In the Court's prior Order granting in part Defendants' motion for judgment on the pleadings, in discussing the lack of clarity in Plaintiff's original complaint, the Court ordered as follows: "In any future, amended complaint, Plaintiff shall clearly separate each claim, i.e., discrimination on the basis of age, discrimination on the basis of sex, etc., and clearly state the statutory basis for each claim not grounded on the common law." ECF No. 32 at 5 n.3. Plaintiff's First Amended Complaint ("FAC") does not comply with this order. The FAC does not identify which protected characteristic Plaintiff alleges was the basis of Defendants' allegedly adverse employment actions taken against him. Nor does Plaintiff separate his FEHA claims, instead grouping them into one cause of action that may be read as combining claims for discrimination, harassment, and retaliation. Plaintiff's failure to abide by the Court's Order makes it difficult for the Court and Defendants to respond to Plaintiff's allegations.

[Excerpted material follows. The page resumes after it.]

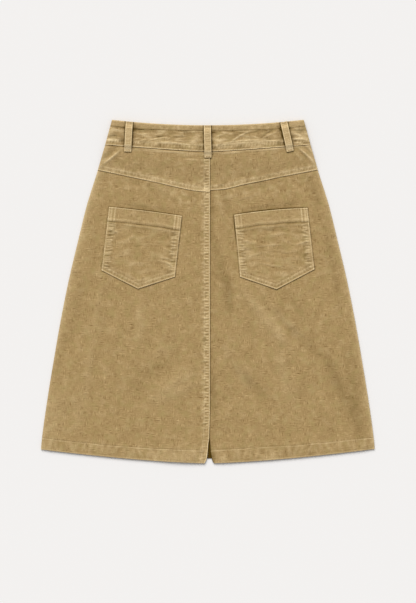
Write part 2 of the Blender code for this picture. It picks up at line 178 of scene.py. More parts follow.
# %% Noise that is stretched along the wales
def noise(tree, place, across, along, detail=2.0, roughness=0.55):
    """Noise of about -1 to 1, with grains of a given size in metres across and along."""
    scaled = node(tree, "ShaderNodeVectorMath", operation="MULTIPLY")
    wire(tree, place, scaled.inputs[0])
    scaled.inputs[1].default_value = (1 / across, 1 / along, 1 / across)
    made = node(tree, "ShaderNodeTexNoise")
    wire(tree, scaled.outputs[0], made.inputs["Vector"])
    for name, value in (("Scale", 1.0), ("Detail", detail), ("Roughness", roughness)):
        made.inputs[name].default_value = value
    return maths(tree, "MULTIPLY_ADD", made.outputs["Fac"], 4.0, -2.0)


def sparse(tree, value):
    """Keeps a noise's sign and flattens its middle, so that only its peaks show."""
    return maths(tree, "MULTIPLY", value, maths(tree, "ABSOLUTE", value))


def total(tree, *terms):
    """Sum of (noise, weight) pairs."""
    result = 0.0
    for value, weight in terms:
        result = maths(tree, "MULTIPLY_ADD", value, weight, result)
    return result


print("noise helpers ready")

# %% The corduroy material
WALE = 0.00155              # pitch of the ribs
CLOTH_LIGHT = (0.590, 0.414, 0.194, 1.0)
CLOTH_SHADE = (0.233, 0.139, 0.047, 1.0)
CLOTH_OLIVE = (0.385, 0.285, 0.112, 1.0)
# paler paint for fading, and painted highlight on ridges and edges
WORN_AND_LIT_COLOUR = (0.847, 0.660, 0.376, 1.0)
# darker paint for dye left in hollows, and painted shade in grooves, under edges and in the slit
SHADE_AND_DYE_COLOUR = (0.080, 0.043, 0.001, 1.0)
STROKES = 0.62              # strength of the single wales and fine wrinkles that catch the light
RIB_TONE = 0.05             # how much a rib changes the tone
NAP_LEVEL = 0.462           # tone of plain nap, from CLOTH_SHADE at 0 to CLOTH_LIGHT at 1
SHADE_CURVE = 1.4            # a faint shade counts for less than its share
PILE_HEIGHT = 0.0003        # height of the pile's bumps
SHEEN_TINT = (0.95, 0.80, 0.55, 1.0)


def make_corduroy(name):
    material = bpy.data.materials.new(name)
    material.use_nodes = True
    tree = material.node_tree
    shader = tree.nodes["Principled BSDF"]
    cloth = node(tree, "ShaderNodeUVMap", uv_map="grain").outputs[0]
    patches = noise(tree, cloth, 0.019, 0.026, detail=3.0)
    streaks = noise(tree, cloth, 0.0032, 0.0130, detail=2.0)
    flecks = noise(tree, cloth, 0.0058, 0.0050, detail=3.0, roughness=0.6)
    grains = noise(tree, cloth, 0.0026, 0.0028, detail=3.0, roughness=0.7)
    tints = noise(tree, cloth, 0.016, 0.016, detail=2.0)
    standing = sparse(tree, noise(tree, cloth, 0.0018, 0.0100, detail=1.0))
    lying = sparse(tree, noise(tree, cloth, 0.0100, 0.0020, detail=1.0))
    choice = maths(tree, "MULTIPLY_ADD", noise(tree, cloth, 0.014, 0.014), 1.3, 0.5, clamp=True)
    busy = maths(tree, "MULTIPLY_ADD", noise(tree, cloth, 0.020, 0.017), 0.9, 0.9, clamp=True)
    strokes = maths(tree, "MULTIPLY_ADD", maths(tree, "SUBTRACT", lying, standing), choice, standing)
    strokes = maths(tree, "MULTIPLY", strokes, busy)
    nap = total(
        tree, (patches, 0.095), (streaks, 0.042), (flecks, 0.062), (grains, 0.110), (strokes, STROKES)
    )

    across = node(tree, "ShaderNodeSeparateXYZ")
    wire(tree, cloth, across.inputs[0])
    turn = maths(tree, "MULTIPLY_ADD", across.outputs["X"], 2 * math.pi / WALE, streaks)
    rib = maths(tree, "SINE", turn)
    nap = maths(tree, "MULTIPLY_ADD", rib, RIB_TONE, nap)
    nap = maths(tree, "ADD", nap, NAP_LEVEL, clamp=True)
    colour = blend(tree, nap, CLOTH_SHADE, CLOTH_LIGHT)
    olive = maths(tree, "MULTIPLY_ADD", tints, 0.60, 0.08, clamp=True)
    colour = blend(tree, olive, colour, CLOTH_OLIVE)

    # the paler layer: fading and painted highlight; the darker layer: dye in hollows and painted shade
    worn = node(tree, "ShaderNodeAttribute", attribute_name="worn").outputs["Fac"]
    deep = node(tree, "ShaderNodeAttribute", attribute_name="deep").outputs["Fac"]
    faded = maths(tree, "MULTIPLY_ADD", grains, 0.5, 1.0)
    colour = blend(tree, maths(tree, "MULTIPLY", worn, faded, clamp=True), colour, WORN_AND_LIT_COLOUR)
    shaded = maths(tree, "POWER", deep, SHADE_CURVE)
    colour = blend(tree, shaded, colour, SHADE_AND_DYE_COLOUR)
    wire(tree, colour, shader.inputs["Base Color"])

    fuzz = noise(tree, cloth, 0.0004, 0.0005)
    height = total(tree, (rib, 0.45), (fuzz, 0.15), (grains, 0.50), (flecks, 0.45), (strokes, 1.5))
    bump = node(tree, "ShaderNodeBump")
    bump.inputs["Strength"].default_value = 0.6
    bump.inputs["Distance"].default_value = PILE_HEIGHT
    wire(tree, height, bump.inputs["Height"])
    wire(tree, bump.outputs["Normal"], shader.inputs["Normal"])
    shader.inputs["Roughness"].default_value = 0.92
    shader.inputs["Specular IOR Level"].default_value = 0.10
    shader.inputs["Sheen Weight"].default_value = 0.22
    shader.inputs["Sheen Roughness"].default_value = 0.5
    shader.inputs["Sheen Tint"].default_value = SHEEN_TINT
    return material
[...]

In addition, Plaintiff has failed to state a claim upon which relief can be granted; even if the claims were adequately stated, he has failed to submit any evidence in response to Defendants' motion for summary judgment to support his claims.

A. FEHA

1. Discrimination

In the absence of direct evidence of discrimination, to establish a prima facie case of employment discrimination, a plaintiff must establish that "(1) he was a member of a protected class, (2) he was qualified for the position he sought or was performing competently in the position he held, (3) he suffered an adverse employment action, such as termination, demotion, or denial of an available job, and (4) some other circumstance suggests discriminatory motive." Guz v. Bechtel Nat. Inc. , 24 Cal.4th 317, 355 (2000).

To establish a prima facie case of disability discrimination, the plaintiff must establish that he suffered from a disability, that he could perform the essential duties of the job, and that he was subjected to an adverse employment action because of the disability. See Green v. California , 42 Cal.4th 254, 262 (2007); Brundage v. Hahn , 57 Cal.App.4th 228, 236 (1997). Plaintiff has not alleged, nor presented any evidence, that he suffers from a disability. The Court finds there is no genuine issue of material fact concerning Plaintiff's claims based in any part on disability discrimination warranting denial of summary judgment.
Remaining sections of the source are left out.